In Ace in the Hole,Douglas plays Charles Tatum. He’s a down-on-his luck reporter that takes a job with a small newspaper in New Mexico. He’s been fired from major newspapers for all kinds of reasons: drinking,lying…even having an affair with the wife of one of his bosses. It’s a pretty dull job…until Tatum finds a man trapped in an old Indian dwelling. Tatum seizes the opportunity to use the story to make a name for himself. He takes over and prolongs the rescue effort. He even feeds stories to major newspapers. It turns into a media circus,and Tatum milks it for all it’s worth. He effectively manipulates all the people involved,including the victim’s widow and the unscrupulous sheriff.

Ace in the Hole was a film ahead of its time. But then Billy Wilder was a director ahead of his time. One of the many fascinating things about this film is that it doesn’t just giving an unflattering view of sensationalistic journalists. It has an equally dim view of the public and how they consume these types of stories. The onlookers at the dwelling at one point pay 25 cents admission just to gawk at the story. It’s easy to blame the media for these stories. But they wouldn’t cover them if they didn’t sell. Tatum is unethical,yes. But he’s just taking advantage of the public’s thirst for news stories that pander to the lowest common denominator. It’s a problem even today. Just look at the 24-hour news networks.

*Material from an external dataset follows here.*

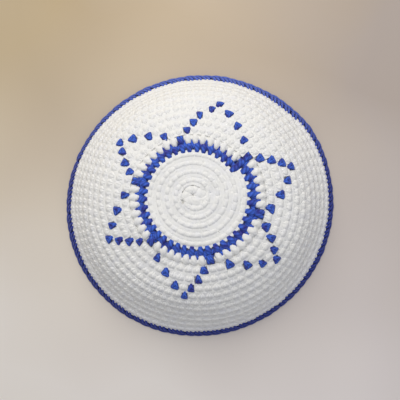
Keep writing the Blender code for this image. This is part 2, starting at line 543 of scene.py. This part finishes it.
class Wire:
    """A socket of a material that can stand in a sum."""

    def __init__(self, finish, socket):
        self.finish = finish
        self.socket = socket

    def maths(self, operation, *others, swap=False):
        values = (*others, self) if swap else (self, *others)
        return self.finish.node("ShaderNodeMath", {"operation": operation}, dict(enumerate(values)))

    def __add__(self, other):
        return self.maths("ADD", other)

    def __mul__(self, other):
        return self.maths("MULTIPLY", other)

    def __sub__(self, other):
        return self.maths("SUBTRACT", other)

    def __rsub__(self, other):
        return self.maths("SUBTRACT", other, swap=True)

    __radd__ = __add__
    __rmul__ = __mul__


class Finish:
    """A material whose nodes are added by call."""

    def __init__(self, name):
        self.material = bpy.data.materials.new(name)
        self.material.use_nodes = True
        self.tree = self.material.node_tree
        self.shader = self.tree.nodes["Principled BSDF"]

    def node(self, kind, settings, sockets, output=0):
        made = self.tree.nodes.new(kind)
        for name, value in settings.items():
            setattr(made, name, value)
        for name, value in sockets.items():
            self.connect(made.inputs[name], value)
        return Wire(self, made.outputs[output])

    def connect(self, socket, value):
        if isinstance(value, Wire):
            self.tree.links.new(value.socket, socket)
        else:
            socket.default_value = value

    def shade(self, sockets):
        for name, value in sockets.items():
            self.connect(self.shader.inputs[name], value)

    def coordinates(self, output):
        return self.node("ShaderNodeTexCoord", {}, {}, output)

    def parts(self, vector):
        split = self.node("ShaderNodeSeparateXYZ", {}, {"Vector": vector})
        return [Wire(self, socket) for socket in split.socket.node.outputs]

    def clamp(self, value):
        return self.node("ShaderNodeClamp", {}, {"Value": value})

    def noise(self, vector, scale, detail):
        return self.node("ShaderNodeTexNoise", {}, {"Vector": vector, "Scale": scale, "Detail": detail})

    def blend(self, share, first, second):
        return self.node("ShaderNodeMix", {"data_type": "RGBA"}, {0: share, 6: first, 7: second}, 2)


def yarn(name, dyes_and_painted_light, flanks):
    """Spun yarn: plies that turn along the strand, with painted shade in the hollows between them, fine
    fibres, painted shade on its flanks, and a dye that drifts slowly, with painted shade low along the rim
    and painted light at the rim's back."""
    finish = Finish(name)
    # Dye on top, painted shade, drifted dye, painted shade at the rim, painted light at the rim's back
    lit, dark, drifted, rim, back_rim = ((*dye_and_painted_light, 1.0) for dye_and_painted_light in dyes_and_painted_light)
    length, turn, _ = finish.parts(finish.coordinates("UV"))
    place = finish.coordinates("Object")
    _, depth, height = finish.parts(place)
    twist = turn * (2.0 * math.pi * PLIES_AROUND) + length * (2.0 * math.pi * PLIES_ALONG)
    plies = twist.maths("SINE") * 0.5 + 0.5
    flank = 1.0 - (turn * (2.0 * math.pi)).maths("SINE")
    fibres = finish.noise(place, FIBRE_SCALE, 3.0)
    drift = finish.clamp(finish.noise(place, DRIFT_SCALE, 1.0) * 4.0 - 1.8)
    # Painted shade low along the rim, and painted light on the rim's back
    painted_rim_shade = finish.clamp((RIM_SHADE_HEIGHT - height) * RIM_SHADE_RAMP)
    painted_rim_light = finish.clamp(depth * RIM_LIGHT_RAMP - RIM_LIGHT_START)
    dye_and_painted_light = finish.blend(painted_rim_shade, finish.blend(drift, lit, drifted), finish.blend(painted_rim_light, rim, back_rim))
    # Painted shade in the hollows between the plies and on the flanks, mixed with random fibre tone
    shaded = (1.0 - plies) * 0.5 + (fibres - 0.5) * 0.5 + flank * flanks
    relief = {"Strength": 0.4, "Distance": 0.0002, "Height": plies + fibres * 0.4}
    finish.shade(
        {
            "Base Color": finish.blend(shaded, dye_and_painted_light, dark),
            "Roughness": 0.8,
            "Specular IOR Level": 0.15,
            "Sheen Weight": 0.2,
            "Sheen Roughness": 0.5,
            "Normal": finish.node("ShaderNodeBump", {}, relief),
        }
    )
    return finish.material


def floor_finish():
    """Pale plain ground: warm sand at the far left, grey at the far right, paler and cooler in front."""
    finish = Finish("pale_ground")
    colours = (FRONT_LEFT, FRONT_RIGHT, BACK_LEFT, BACK_RIGHT, BEHIND_CAP)
    front_left, front_right, back_left, back_right, behind_cap = ((*colour, 1.0) for colour in colours)
    place = finish.coordinates("Object")
    right, back, _ = finish.parts(place)
    cloud = finish.noise(place, CLOUD_SCALE, 1.0) - 0.5
    to_right = finish.clamp(right * 4.5 + cloud + 0.5)
    to_back = finish.clamp(back * 4.0 + right * 1.2 + cloud * 0.6 + 0.55)
    front = finish.blend(to_right, front_left, front_right)
    behind = finish.blend(to_right, back_left, back_right)
    ends = {0: place, 1: BEHIND_CAP_MIDDLE}
    distance = finish.node("ShaderNodeVectorMath", {"operation": "DISTANCE"}, ends, 1)
    near_cap = finish.clamp(0.6 - distance * 5.0)
    ground = finish.blend(near_cap, finish.blend(to_back, front, behind), behind_cap)
    finish.shade({"Base Color": ground, "Roughness": 0.9})
    return finish.material


def lay_floor():
    ground = bmesh.new()
    bmesh.ops.create_grid(ground, x_segments=1, y_segments=1, size=FLOOR_REACH)
    mesh = bpy.data.meshes.new("floor")
    ground.to_mesh(mesh)
    ground.free()
    mesh.materials.append(floor_finish())
    floor = bpy.data.objects.new("floor", mesh)
    bpy.context.scene.collection.objects.link(floor)


def direction(azimuth, elevation):
    azimuth, elevation = math.radians(azimuth), math.radians(elevation)
    level = math.cos(elevation)
    return Vector((level * math.cos(azimuth), level * math.sin(azimuth), math.sin(elevation)))


def soft_light(name, azimuth, elevation, distance, size, power, colour):
    data = bpy.data.lights.new(name, "AREA")
    data.shape = "DISK"
    data.size = size
    data.energy = power
    data.color = colour
    light = bpy.data.objects.new(name, data)
    away = direction(azimuth, elevation)
    light.location = away * distance
    light.rotation_euler = away.to_track_quat("Z", "Y").to_euler()
    bpy.context.scene.collection.objects.link(light)


def light_studio():
    world = bpy.data.worlds.new("studio")
    bpy.context.scene.world = world
    world.use_nodes = True
    background = world.node_tree.nodes["Background"]
    background.inputs["Color"].default_value = (*SKY, 1.0)
    background.inputs["Strength"].default_value = SKY_STRENGTH
    soft_light("window", *WINDOW)
    soft_light("ceiling", *CEILING)


def set_camera():
    data = bpy.data.cameras.new("camera")
    data.sensor_width = SENSOR
    data.lens = FOCAL_PIXELS / PICTURE * SENSOR
    camera = bpy.data.objects.new("camera", data)
    bpy.context.scene.collection.objects.link(camera)
    bpy.context.scene.camera = camera
    place = direction(CAMERA_AZIMUTH, 90.0 - CAMERA_TILT) * CAMERA_DISTANCE
    back = (place - AIM).normalized()
    right = Vector((0.0, 1.0, 0.0)).cross(back).normalized()
    up = back.cross(right)
    camera.matrix_world = Matrix.Translation(place) @ Matrix((right, up, back)).transposed().to_4x4()


def dress(piece, node, slot, material):
    piece.data.materials.clear()
    piece.data.materials.append(material)
    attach(piece, "root")
    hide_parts(node)


def crochet_crown_disc(white, ring):
    petals = [(1, place) for place in range(HUB_PETALS)]
    disc = left_white(whole_rounds(DISC_ROUNDS), [*ring, *BEHIND_HUB])
    dress(crochet("crown_hub", crown_petal(), petals, lay_as_hub), "crown_disc", *white)
    dress(crochet("crown_bed", crown_bed(), BEHIND_HUB), "crown_disc", *white)
    dress(crochet("crown_collar", crown_collar(), [(1, 0)], lay_as_hub), "crown_disc", *white)
    dress(crochet("crown_disc_stitches", ground_stitch(*SMOOTH_GROUND), disc), "crown_disc", *white)


def crochet_blue_ring(blue, ring, fingers):
    dress(crochet("blue_ring_stitches", ring_stitch(), ring), "blue_ring", *blue)
    dress(crochet("blue_ring_tips", ring_tip(), fingers), "blue_ring", *blue)
    dress(crochet("star_roots", star_root(), STAR_ROOTS), "blue_ring", *blue)


def crochet_star_band(white, blue, fingers, star):
    ground = left_white(whole_rounds(STAR_ROUNDS), star)
    dress(crochet("star_band_fingers", finger_stitch(), fingers), "star_band", *white)
    dress(crochet("star_band_stitches", ground_stitch(*BEADED_GROUND), ground), "star_band", *white)
    dress(crochet("star_bed", star_bed(), star), "star_band", *white)
    dress(crochet("star_point_stitches", lone_stitch(), star, swell=STAR_SWELL), "star_band", *blue)


def crochet_side_wall(white, star):
    sides = left_white(whole_rounds(SIDE_ROUNDS), star)
    dress(crochet("side_wall_stitches", ground_stitch(*BEADED_GROUND), sides), "side_wall", *white)


def crochet_rim_edging(blue):
    edging = whole_round(EDGING_ROUND)
    dress(crochet("rim_edging_stitches", edging_stitch(), edging, squeeze=EDGING_HEIGHT), "rim_edging", *blue)
    dress(crochet("rim_chain", chain_link(), edging), "rim_edging", *blue)


def crochet_cap():
    white = ("white_yarn", yarn("white_yarn", WHITE_DYES_AND_PAINTED_LIGHT, WHITE_FLANKS))
    blue = ("blue_yarn", yarn("blue_yarn", BLUE_DYES_AND_PAINTED_LIGHT, BLUE_FLANKS))
    ring = [*whole_round(RING_ROUND), *RING_STITCHES]
    fingers = left_white(whole_round(FINGER_ROUND), STAR_ROOTS)
    star = star_stitches()
    crochet_crown_disc(white, ring)
    crochet_blue_ring(blue, ring, fingers)
    crochet_star_band(white, blue, fingers, star)
    crochet_side_wall(white, star)
    crochet_rim_edging(blue)


crochet_cap()
lay_floor()
light_studio()
set_camera()
bpy.context.scene.view_settings.view_transform = "Standard"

I really wanted to bring attention to Ace in the Hole because it doesn’t get mentioned enough in lists of great Billy Wilder films. Wilder is a victim of his own success in a way. Just look at some of his credits: Double Indemnity,Sunset Boulevard,Some Like It Hot,Sabrina,Witness for the Prosecution…his resume is just filled with classics! Ace in the Hole is one of Wilder’s many masterpieces. And Kirk Douglas gives a perfect performance as the unscrupulous Tatum. He can just as easily play heroes in films such as Spartacus as he can play anti-heroes,as is the case with Ace in the Hole. The film didn’t do well on initial release. But there is now a Criterion collection DVD that is helping it get the wider audience it richly deserves.